__WORK TO DO__.
Using the data below, output the first line and every line after it up to and including the line containing "steps: straight pieces", exactly as written and with nothing added.

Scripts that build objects
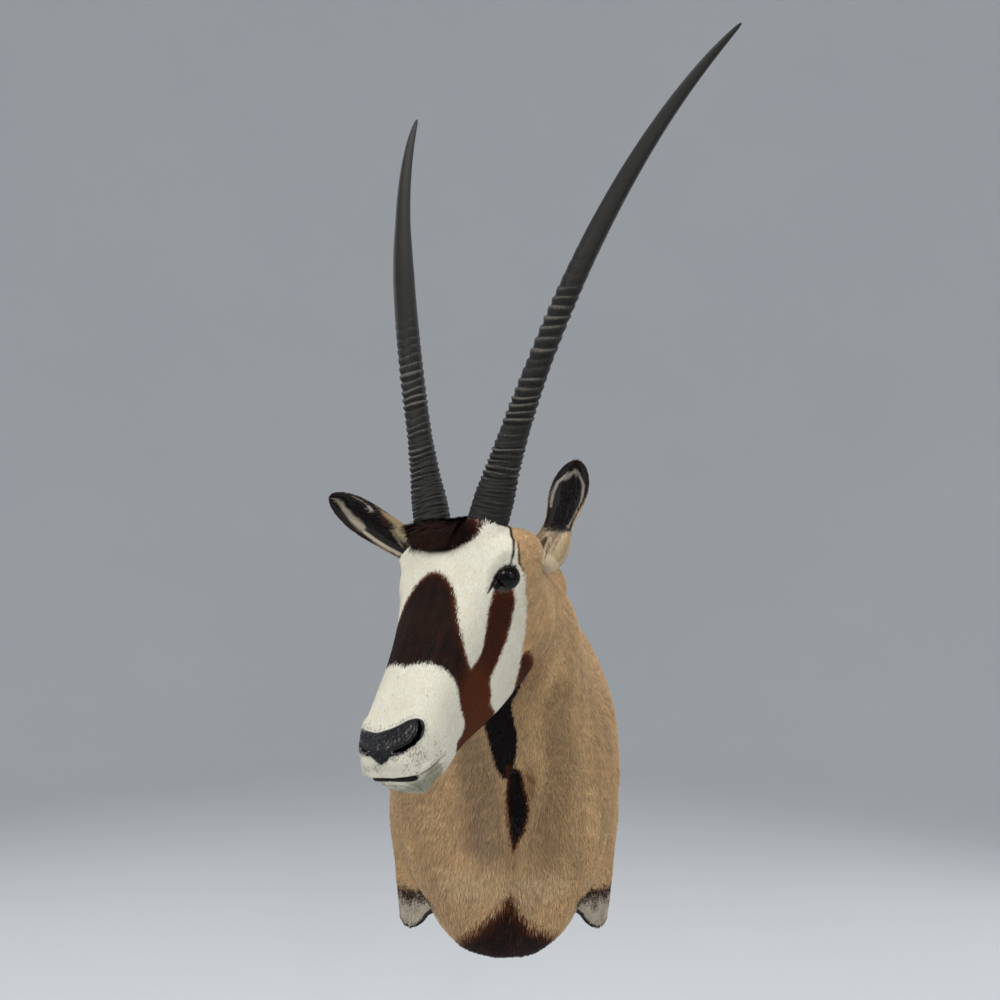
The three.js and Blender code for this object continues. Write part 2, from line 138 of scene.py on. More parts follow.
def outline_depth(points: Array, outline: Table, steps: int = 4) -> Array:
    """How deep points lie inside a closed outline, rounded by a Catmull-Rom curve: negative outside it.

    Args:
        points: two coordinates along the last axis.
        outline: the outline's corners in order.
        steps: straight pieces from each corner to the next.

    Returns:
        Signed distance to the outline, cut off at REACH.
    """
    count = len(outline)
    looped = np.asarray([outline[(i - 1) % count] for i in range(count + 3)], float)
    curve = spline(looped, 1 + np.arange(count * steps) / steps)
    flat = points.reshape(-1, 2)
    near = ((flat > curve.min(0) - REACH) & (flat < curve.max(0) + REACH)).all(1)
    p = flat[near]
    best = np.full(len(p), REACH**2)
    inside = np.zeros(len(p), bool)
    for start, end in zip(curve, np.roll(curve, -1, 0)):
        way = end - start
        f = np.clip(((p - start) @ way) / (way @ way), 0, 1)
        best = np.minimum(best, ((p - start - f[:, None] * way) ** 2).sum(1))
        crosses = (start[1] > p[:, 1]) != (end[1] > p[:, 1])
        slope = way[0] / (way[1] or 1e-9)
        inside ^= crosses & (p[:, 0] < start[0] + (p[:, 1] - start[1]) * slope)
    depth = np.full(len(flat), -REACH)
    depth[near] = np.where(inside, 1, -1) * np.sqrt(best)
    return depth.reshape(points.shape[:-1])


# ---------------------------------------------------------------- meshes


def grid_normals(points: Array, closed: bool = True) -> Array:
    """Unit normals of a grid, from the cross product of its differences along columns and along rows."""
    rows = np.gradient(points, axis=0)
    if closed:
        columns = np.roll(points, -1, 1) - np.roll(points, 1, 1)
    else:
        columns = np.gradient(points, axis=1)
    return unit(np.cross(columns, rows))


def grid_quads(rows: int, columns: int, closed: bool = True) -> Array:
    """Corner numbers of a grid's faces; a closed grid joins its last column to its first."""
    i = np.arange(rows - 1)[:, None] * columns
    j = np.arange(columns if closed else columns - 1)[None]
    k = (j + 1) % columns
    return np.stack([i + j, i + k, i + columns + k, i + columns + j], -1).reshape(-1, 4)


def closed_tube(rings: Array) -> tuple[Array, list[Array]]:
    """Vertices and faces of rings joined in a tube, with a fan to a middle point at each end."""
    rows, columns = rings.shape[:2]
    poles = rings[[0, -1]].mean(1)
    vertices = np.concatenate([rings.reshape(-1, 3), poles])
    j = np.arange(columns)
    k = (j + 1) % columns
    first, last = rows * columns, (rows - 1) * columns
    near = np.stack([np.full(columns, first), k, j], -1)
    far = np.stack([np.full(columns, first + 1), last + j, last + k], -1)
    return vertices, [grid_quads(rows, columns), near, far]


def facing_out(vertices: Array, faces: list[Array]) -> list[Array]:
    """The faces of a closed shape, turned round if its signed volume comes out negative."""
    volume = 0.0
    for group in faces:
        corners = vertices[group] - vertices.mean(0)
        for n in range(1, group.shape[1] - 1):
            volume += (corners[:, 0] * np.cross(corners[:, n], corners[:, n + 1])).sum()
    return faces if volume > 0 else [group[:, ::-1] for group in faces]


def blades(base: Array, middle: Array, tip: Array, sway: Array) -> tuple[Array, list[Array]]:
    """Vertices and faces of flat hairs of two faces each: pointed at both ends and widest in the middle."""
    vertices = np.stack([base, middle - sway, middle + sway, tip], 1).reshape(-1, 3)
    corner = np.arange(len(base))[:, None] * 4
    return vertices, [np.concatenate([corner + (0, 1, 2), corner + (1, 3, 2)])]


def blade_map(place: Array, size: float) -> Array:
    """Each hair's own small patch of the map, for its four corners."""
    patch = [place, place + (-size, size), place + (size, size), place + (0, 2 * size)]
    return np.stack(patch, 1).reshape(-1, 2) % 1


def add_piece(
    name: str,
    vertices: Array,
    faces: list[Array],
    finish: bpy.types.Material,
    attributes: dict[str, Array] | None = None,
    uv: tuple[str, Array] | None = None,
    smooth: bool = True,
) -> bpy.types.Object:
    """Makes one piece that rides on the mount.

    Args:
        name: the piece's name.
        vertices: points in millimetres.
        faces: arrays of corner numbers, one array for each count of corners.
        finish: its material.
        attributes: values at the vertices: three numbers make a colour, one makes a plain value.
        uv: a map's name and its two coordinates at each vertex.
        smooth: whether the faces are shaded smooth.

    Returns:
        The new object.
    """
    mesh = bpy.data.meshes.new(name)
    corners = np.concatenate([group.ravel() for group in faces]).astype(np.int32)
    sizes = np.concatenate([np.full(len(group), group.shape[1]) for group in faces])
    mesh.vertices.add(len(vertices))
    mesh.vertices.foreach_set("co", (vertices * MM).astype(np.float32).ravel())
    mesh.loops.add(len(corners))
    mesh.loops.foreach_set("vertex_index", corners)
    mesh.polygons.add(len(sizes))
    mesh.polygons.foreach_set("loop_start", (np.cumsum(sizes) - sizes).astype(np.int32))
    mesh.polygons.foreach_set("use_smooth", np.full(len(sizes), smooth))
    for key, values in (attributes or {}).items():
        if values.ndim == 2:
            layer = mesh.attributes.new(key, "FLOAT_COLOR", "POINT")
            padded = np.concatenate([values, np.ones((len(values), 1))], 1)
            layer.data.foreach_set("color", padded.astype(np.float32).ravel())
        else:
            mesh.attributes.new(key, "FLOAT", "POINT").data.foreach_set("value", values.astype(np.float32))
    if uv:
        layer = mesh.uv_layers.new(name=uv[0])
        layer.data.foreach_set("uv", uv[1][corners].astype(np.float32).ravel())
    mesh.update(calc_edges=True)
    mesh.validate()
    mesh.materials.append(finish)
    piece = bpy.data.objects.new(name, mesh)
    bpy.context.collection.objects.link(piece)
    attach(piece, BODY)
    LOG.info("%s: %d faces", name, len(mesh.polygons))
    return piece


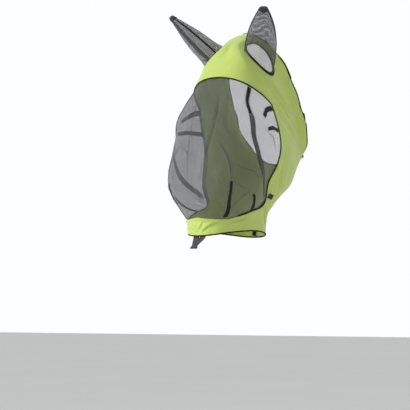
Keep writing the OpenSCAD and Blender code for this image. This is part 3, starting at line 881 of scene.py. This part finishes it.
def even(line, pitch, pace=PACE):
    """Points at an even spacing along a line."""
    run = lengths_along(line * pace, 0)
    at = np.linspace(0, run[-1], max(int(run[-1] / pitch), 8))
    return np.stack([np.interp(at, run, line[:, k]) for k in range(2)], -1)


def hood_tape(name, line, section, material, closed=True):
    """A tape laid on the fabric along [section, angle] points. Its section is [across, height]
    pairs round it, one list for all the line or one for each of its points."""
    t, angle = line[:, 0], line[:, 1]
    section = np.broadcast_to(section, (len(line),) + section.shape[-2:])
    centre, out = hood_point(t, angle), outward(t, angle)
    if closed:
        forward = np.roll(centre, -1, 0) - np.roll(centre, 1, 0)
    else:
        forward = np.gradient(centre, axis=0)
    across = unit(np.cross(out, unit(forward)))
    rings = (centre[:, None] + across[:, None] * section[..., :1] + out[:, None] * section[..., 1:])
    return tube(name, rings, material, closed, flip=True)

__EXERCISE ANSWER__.
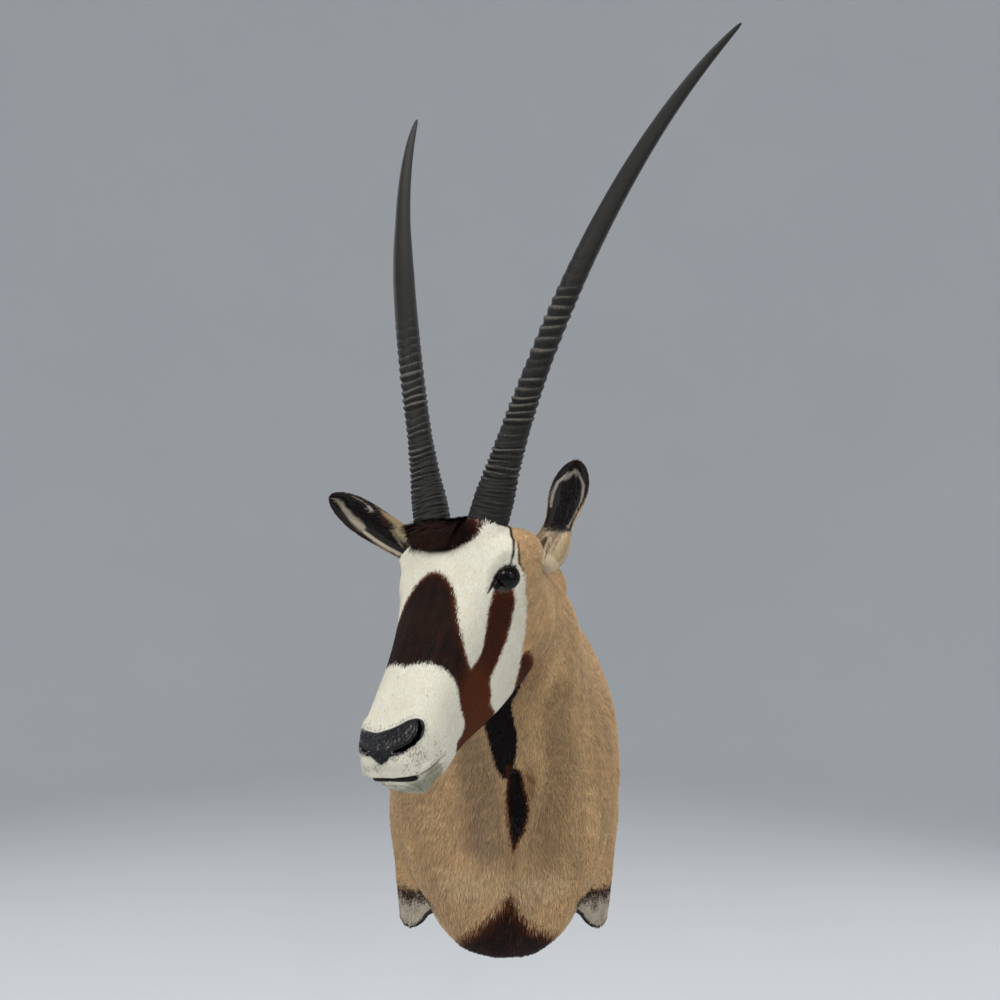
The three.js and Blender code for this object continues. Write part 2, from line 138 of scene.py on. More parts follow.
def outline_depth(points: Array, outline: Table, steps: int = 4) -> Array:
    """How deep points lie inside a closed outline, rounded by a Catmull-Rom curve: negative outside it.

    Args:
        points: two coordinates along the last axis.
        outline: the outline's corners in order.
        steps: straight pieces from each corner to the next.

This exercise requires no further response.